Another way for a public charter school to open in South Carolina is through the auspices of a local public school district. However, many such traditional districts are hesitant to open public charter schools for a variety of reasons. The SCPCSD was created as a charter school authorizer by the state legislature as an alternative method for public charter schools to be approved for operation in the state. The state legislature did this, in part, to resolve various legal questions regarding resource allocation for public charter schools in local districts. In addition, the legislature hoped that competition with local school districts might lead to greater reform for the state's historically lagging public school system.

==Schools==
The district oversees the following public schools, of which some are traditional "brick and mortar" schools and some are virtual schools:

| School name | Location | Grades |
|---|---|---|
| Bettis Preparatory Leadership Academy | Trenton | K–8 |
| Bridges Preparatory School | Beaufort | K–12 |
| Butler Academy | Hartsville | K–6 |
| Calhoun Falls Charter School | Calhoun Falls | 6–12 |
| Cape Romain Environmental Education Charter School | McClellanville | PK-8 |
| Charleston Advancement Academy | Charleston | 9-12 |
| Coastal Leadership Academy | Myrtle Beach | 9–12 |
| Compass Collegiate Academy | Charleston | K-2 |
| East Link Academy | Greenville | PK-8 |
| East Point Academy | Cayce | PK-8 |
| Felton Laboratory Charter School | Orangeburg | K-8 |
| Fox Creek High School | North Augusta | 9–12 |
| GREEN Charter School of Greenville | Greenville | K-8 |
| GREEN Charter School of the Lowcountry | Charleston | K-8 |
| GREEN Charter School of the Midlands | Irmo | K-8 |
| GREEN Charter School of Spartanburg | Spartanburg | K-8 |
| GREEN Upstate High School | Simpsonville | 9-12 |
| Greenville Technical Charter High School | Greenville | 9-12 |
| Greer Middle College Charter High School | Taylors | 9-12 |
| High Point Academy | Spartanburg | PK-12 |
| Imagine Columbia Leadership Academy | Columbia | K–5 |
| Lakes and Bridges Charter School | Easley | 1-8 |
| LEAD Academy | Greenville | K-8 |
| Learn4Life High School Charleston | Charleston | 9-12 |
| Legacy Early College | Greenville | PK-12 |
| Legion Collegiate Academy | Rock Hill | 9–12 |
| Liberty STEAM Charter School | Sumter | K-2 |
| Lowcountry Acceleration Academy | North Charleston | 9-12 |
| Lowcountry Montessori School | Beaufort | PK–12 |
| Meyer Center for Special Children | Greenville | PK-2 |
| Midlands Arts Conservatory | Columbia | 6-11 |
| Midlands Middle College | Columbia | 11-12 |
| Palmetto Achievement Center for Excellence Academy (PACE) | Columbia | 2-8 |
| Palmetto Scholars Academy | North Charleston | 6–12 |
| Pee Dee Math, Science and Technology Academy | Bishopville | K–12 |
| Polaris Tech Charter School | Ridgeland | 5-12 |
| Riverwalk Academy | Rock Hill | K–12 |
| Royal Live Oaks Academy of Arts & Sciences | Hardeeville | K–8 |
| SC Whitmore School | virtual school | 9–12 |
| South Carolina Science Academy | Columbia | 6–11 |
| South Carolina Virtual Charter School | virtual school | K–12 |
| Spartanburg Preparatory School | Spartanburg | K–10 |
| Tall Pines STEM Academy | Aiken | 5–8 |
| York Preparatory Academy | Rock Hill | K–12 |
| Youth Leadership Academy (affiliated with Clemson University) | Pickens | 6–8 |

Many of the district's virtual learning schools use an education management company.

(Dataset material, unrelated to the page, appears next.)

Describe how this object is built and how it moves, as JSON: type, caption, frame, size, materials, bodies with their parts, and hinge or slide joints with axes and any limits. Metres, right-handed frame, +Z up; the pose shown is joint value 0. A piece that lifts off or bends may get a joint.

In some states, these companies are for-profit, but in South Carolina these companies are prohibited by law from being for-profit. The schools are actually different entities than the management companies that serve the schools. For example, Palmetto State e-Cademy changed its education management company in 2009, which demonstrates that the school is broader than the hired management company. Palmetto State e-Cademy later decided that it could operate without an EMO, and has been operating that way for the last two years. In practice, the line between school and education management company can be difficult to see, but the law in South Carolina is clear in making an operational and organizational distinction between the education management companies and the schools.